Who’ll take home the coveted queer film award this year? Here’s a look at some of the Berlinale’s LGBTQ gems.
Thirty-one years after the Teddy Award was founded, queer film has gone from festival anomaly to standard fare, and the geographical span of this year’s contenders and jury members – from Berlin to Taiwan, Turkey to Uganda – proves the field is broader than ever. The best feature, documentary and short films will be outed on February 17 at Haus der Berliner Festspiele, with special honours going to Monika Treut, director of 1985’s Seduction:The Cruel Woman, an excellent cult lesbian take on Venus in Furs. But what to see this year? As you might expect, Teddy co-founder Wieland Speck’s Panorama section delivers the lion’s share of films.
Starting with a nod to the first-ever Teddy winner, Gus Van Sant disciple Travis Mathews’ Discreet (P) switches gears from his meta-study on cinema Interior. Leather Bar., attempting something altogether Lynchian in a non-linear narrative on pedophilia and sexual abuse in rural America. It’s failing rural England that takes centre stage in Francis Lee’s God’s Own Country (P), a tale of a macho Englishman and a Romanian immigrant who form a romantic relationship while working on a farm. Refreshingly, it’s not the country dwellers who are the brutes, but the Englishman. The sex scenes work incredibly well, too.
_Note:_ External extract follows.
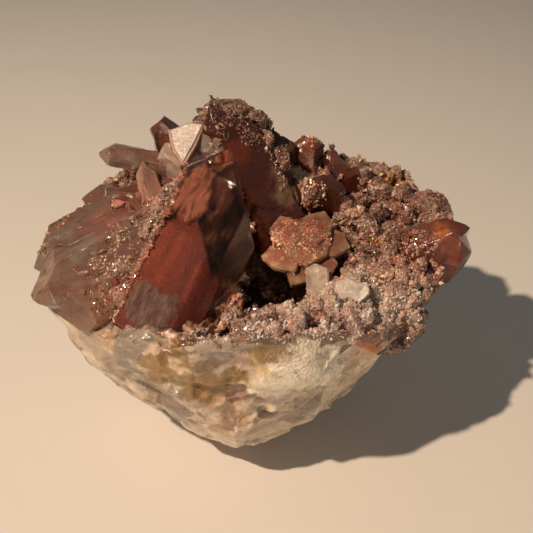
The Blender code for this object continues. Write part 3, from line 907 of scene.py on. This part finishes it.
def grow_druse(forms, places, outs, colours, widths, name, material, seed, lean=0.55, sink=0.35):
    """One piece of many small crystals, each standing on its place and leaning its own way."""
    rng = np.random.default_rng(seed)
    count = len(places)
    up = outs + rng.normal(0, lean, (count, 3))
    up /= np.linalg.norm(up, axis=1, keepdims=True)
    side = np.cross(up, rng.normal(0, 1, (count, 3)))
    side /= np.linalg.norm(side, axis=1, keepdims=True)
    turn = np.stack((side, np.cross(up, side), up), axis=2)
    stretch_up = rng.uniform(0.8, 1.5, count)
    kind = rng.integers(0, len(forms), count)
    all_points, all_faces, all_tints, total = [], [], [], 0
    for number, (points, faces) in enumerate(forms):
        these = np.flatnonzero(kind == number)
        size = widths[these, None, None] * np.ones((1, 1, 3))
        size[:, :, 2] *= stretch_up[these, None]
        local = (points[None] - np.array((0, 0, sink))) * size
        placed = np.einsum("nij,nkj->nki", turn[these], local) + places[these, None]
        all_points.append(placed.reshape(-1, 3))
        shift = np.arange(len(these))[:, None, None] * len(points) + total
        all_faces.append((faces[None] + shift).reshape(-1, 3))
        all_tints.append(np.repeat(colours[these], len(points), axis=0))
        total += len(these) * len(points)
    points = (np.concatenate(all_points) - np.array(MIDDLE)) * MM
    points = np.clip(points, CAD_BOX[0], CAD_BOX[1])
    faces = np.concatenate(all_faces)
    tints = np.concatenate(all_tints)
    mesh = bpy.data.meshes.new(name)
    mesh.vertices.add(len(points))
    mesh.vertices.foreach_set("co", points.astype(np.float32).ravel())
    mesh.loops.add(faces.size)
    mesh.loops.foreach_set("vertex_index", faces.astype(np.int32).ravel())
    mesh.polygons.add(len(faces))
    mesh.polygons.foreach_set("loop_start", np.arange(0, faces.size, 3, dtype=np.int32))
    mesh.update(calc_edges=True)
    mesh.validate()
    mesh.shade_flat()
    tint = mesh.attributes.new("tint", "FLOAT_COLOR", "POINT")
    tint.data.foreach_set("color", np.column_stack((tints, np.ones(len(tints)))).astype(np.float32).ravel())
    mesh.materials.append(material)
    piece = bpy.data.objects.new(name, mesh)
    bpy.context.scene.collection.objects.link(piece)
    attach(piece, "root")
    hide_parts(NODE)
    return piece


# Materials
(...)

Is there something there for Berliners? Natürlich. Experimental filmmaker Shu Lea Cheang sets out to make a sci-fi political statement on AIDS with the Liquid Sky- and Decoder-influenced Fluidø (P). A weird, smart and absolutely unconventional film about the reclamation of ejaculate, it stars almost every face on the Berlin queer scene today without once actually naming Berlin.
Besides The Misandrists, part-time Berliner Bruce LaBruce has another film in the running: Ulrike’s Brain (Forum Expanded). And here’s a fun secret: it ties in with The Misandrists plot-wise. But really, see it as an absolutely bonkers take on left-right extreme politics as two figures race to bring their heroes back to life using science and Satanic ritual: the RAF’s Ulrike Meinhof and infamous gay neo-Nazi Michael Kühnen.
Asian cinema has a stake in the Teddys this year starting with Small Talk from Hui-chen Huang (P). Huang’s constructed dialogue with her emotionally distant live-in lesbian mother may not be for everyone, but those interested in Taiwanese sexual attitudes and essay films will delight. In the end though, our gay dollar is on Naoko Ogigami’s Japanese transgender family tale Close-Knit (P) to take home the best feature Teddy for its simplicity and emotional depth. No matter who wins, though, if you’re keen on some fabulous LGBTQ cinema, the Berlinale’s not lacking. And thankfully never will be.